Gambaran klinis hepatotoksisitas imbas obat sulit dibedakan secara klinis dengan penyakit hepatitis atau kolestasis dengan etiologi lain. Oleh karena itu riwayat pemakaian obat atau substansi hepatotoksik lain harus diungkap. Onset umumnya cepat, gejala berupa malaise dan ikterus, serta dapat terjadi gagal hati akut yang berat terutama bila pasien masih minum obat itu setelah terjadi onset. Bila jejas hepatosit lebih dominan maka konsentrasi aminotransferase akan meningkat paling tidak lima kali batas atas normal, sedangkan kenaikan akalifosfatase dan billirubin menonjol pada kolestasis. Mayoritas reaksi obat idiosinkratik melibatkan kerusakan hepatosit seluruh lobul hepatic dengan derajat nekrosis dan apoptosis bervariasi. Pada kasus gejala hepatitis biasanya muncul dalam beberapa hari atau minggu sejak minum obat bahkan sesudah obat penyebab dihentikan. Berdasarkan Internatonal Concensus Criteria, maka diagnosis hepatotoksisitas imbas obat berdasarkan:

1. waktu dari mulai minum obat dan penghentian obat sampai onset reaksi nyata adalah sugestif (5-90hari dari awal minum obat) atau kompatibel (<5 hari atau >90 hari Sejak mulai minum obat dan tidak lebih dari 15 hari dari penghentian obat untuk reaksi hepatoseluler dan tidak lebih dari 30 hari dari penghentian obat untuk reaksi kolestatik) dengan hepatotoksisitas obat.

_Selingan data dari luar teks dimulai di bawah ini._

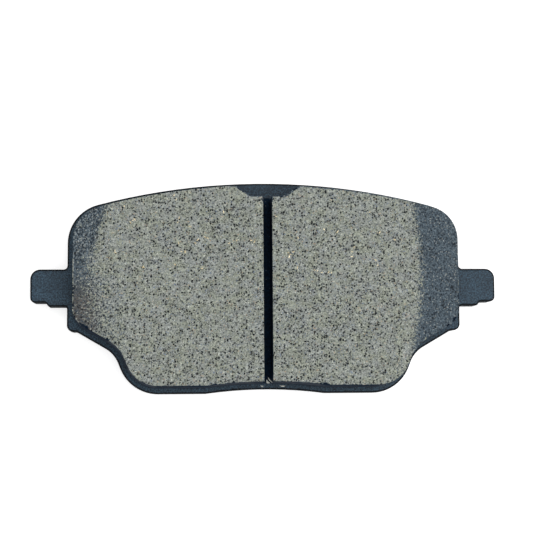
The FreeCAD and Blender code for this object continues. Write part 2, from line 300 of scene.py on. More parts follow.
@dataclass(frozen=True)
class GroundCompound:
    """Friction compound: ground bare on the face, with its dark skin left on the chamfers."""

    matrix_dark: Colour = tone(120, 127, 121)
    matrix_pale: Colour = tone(172, 176, 166)
    graphite: Colour = tone(16, 21, 26)
    slate: Colour = tone(62, 71, 81)
    blue_grain: Colour = tone(108, 122, 142)
    tan_grain: Colour = tone(170, 153, 132)
    pale_grain: Colour = tone(204, 207, 197)
    skin: Colour = tone(98, 112, 121)
    skin_deep: Colour = tone(40, 51, 62)
    skin_warm: Colour = tone(88, 84, 80)
    scuff_deep: Colour = tone(14, 25, 38)
    scuff_pale: Colour = tone(186, 190, 188)
    skin_fleck: Colour = tone(172, 174, 168)
    scuff_share: float = 0.75
    fleck_share: float = 0.8
    # Share of the painted shade in the deepest pits
    pit_shade_share: float = 0.85
    ragged_edge: Pair = (0.88, 1.12)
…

2. perjalanan reaksi sesudah penghentian obat adalah sangat sugestif (penurunan enzim hati paling tidak 50% dari konsentrasi di atas batas atas normal dalam 8 hari) atau sugestif (penurunan konsentrasi enzim hati paling tidak 50% dalam 30 hari untuk reaksi hepatoseluler dan 180 hari untuk reaksi kolestatik) dari reaksi obat.

3. alternatif sebab lain dari reaksi telah dieksklusi dengan pemeriksaan telita, termasuk biopsi hati pada setiap kasus

4. dijumpai respon positif pada pemaparan ulang dengan obat yang sama paling tidak kenaikan 2 kali lipat enzim hati

Dikatakan reaksi drug related jika semua tiga kriteria pertama terpenuhi atau jika dua dari tiga kriteria pertama terpenuhi dengan responpositif pada pemaparan ulang obat.

Mengidentifikasi reaksi obat dengan pasti adalah hal yang sulit, tapi kemungkinan sekecil apapun adanya reaksi terhadap obat harus dipertimbangkan pada pasien dengan disfungsi hati. Riwayat pemakaian obat harus diungkap dengan seksama termasuk di dalamnya obat herbal atau obat alternatif. Obat harus menjadi diagnosis Bandung pada setiap abnormalitas tes fungĂ­s hati atau histologi. Keterlambatan penghentian obat yanng menjadi penyebab berhubungan dengan resiko tinggi kerusakan hati persisten. Bukti bahwa pasien tidak sakit sebelum minum obat dan membaik secara nyata setelah obat tersebut dihentikan merupakan hal esencial dalam diagnosis hepatotoksisitas imbas obat.

Terapi untuk mengatasi hepatotoksisitas imbas obat belum ada antidotum yang spesifik untuk setiap obat, kecuali kelainan yanng disebabkan oleh asetaminofen dapat diberikan N-asetilsistein. Oleh karena itu terapi efek hepatotoksik yang baik adalah segera menghentikan penggunaan obat-obat yang dicurigai.